Other jazz favorites are Boney James, Dave Koz, David Benoit, the Rippingtons and Kenny G.
Whitney Houston ranks as the best female vocalist I never saw in concert. How could one not admire, Didn’t We Almost Have it All, Where do Broken Hearts Go, Greatest Love of All, or I will Always Love You. And who could ever forget her unbelievable performance in the 1991 Super Bowl when she sang The National Anthem.
I did get to see two of the absolute best female artists of my time. Adele singing Rollin in the Deep, Set Fire to the Rain or Someone Like you…well, enough said.
A remarkably close second to Adele, if not a tie for first, is Celine Dion, who we saw in person in Vegas. Because You Loved Me and My Heart will Go On, made what little remaining hair I have stand straight up.
Not as popular is Anita Baker, but I sure like Givin You the Best that I Got. I also like Wynonna Judd’s, To Be Loved by You.
Barbara Streisand is a bucket list concert for me. I’d love to hear her classics, People and The Way We Were.
Nora Jones is an honorable mention female artist. Come Away with Me.
My wife drug me kicking and screaming to a Michael Bublé concert. Don’t tell her but I really enjoyed him. Feeling Good.
Jimmy Buffett concerts are always a blast. Come Monday.
After the millennial, I reverted to 70’s music for years and years. My boys relived my youth as we played Beach Boys and Billy Joel. Can you sing, Good Vibrations or Uptown Girl?
Today I am exploring Madeleine Peyroux and a group called The Hot Sardines. Check them out.
Ed Sheeran intrigues me. I’m close to jumping on his wagon.
So, what is my favorite song of all time?

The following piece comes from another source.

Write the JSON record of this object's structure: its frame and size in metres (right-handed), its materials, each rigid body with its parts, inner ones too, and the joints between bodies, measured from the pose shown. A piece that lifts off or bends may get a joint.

I’m gonna cheat and say it is a tie. Both songs are from the 70’s. James Taylor’s Fire and Rain and Elton John’s Your Song tied for my favorites. Oh, and Rod Stewarts Maggie May. I must add Louis Armstrong’s, What a Wonderful World. And I also like….
“Hey Alexa, play Pandora,” I said this morning.
“Which one of your 895 stations would you like for me to play?” she retorts.
“Just pick one that has a good beat so I can dance,” I say.
“You know you have trouble keeping it in tight,” she says smugly.
I love music but I’m still looking for my special talent.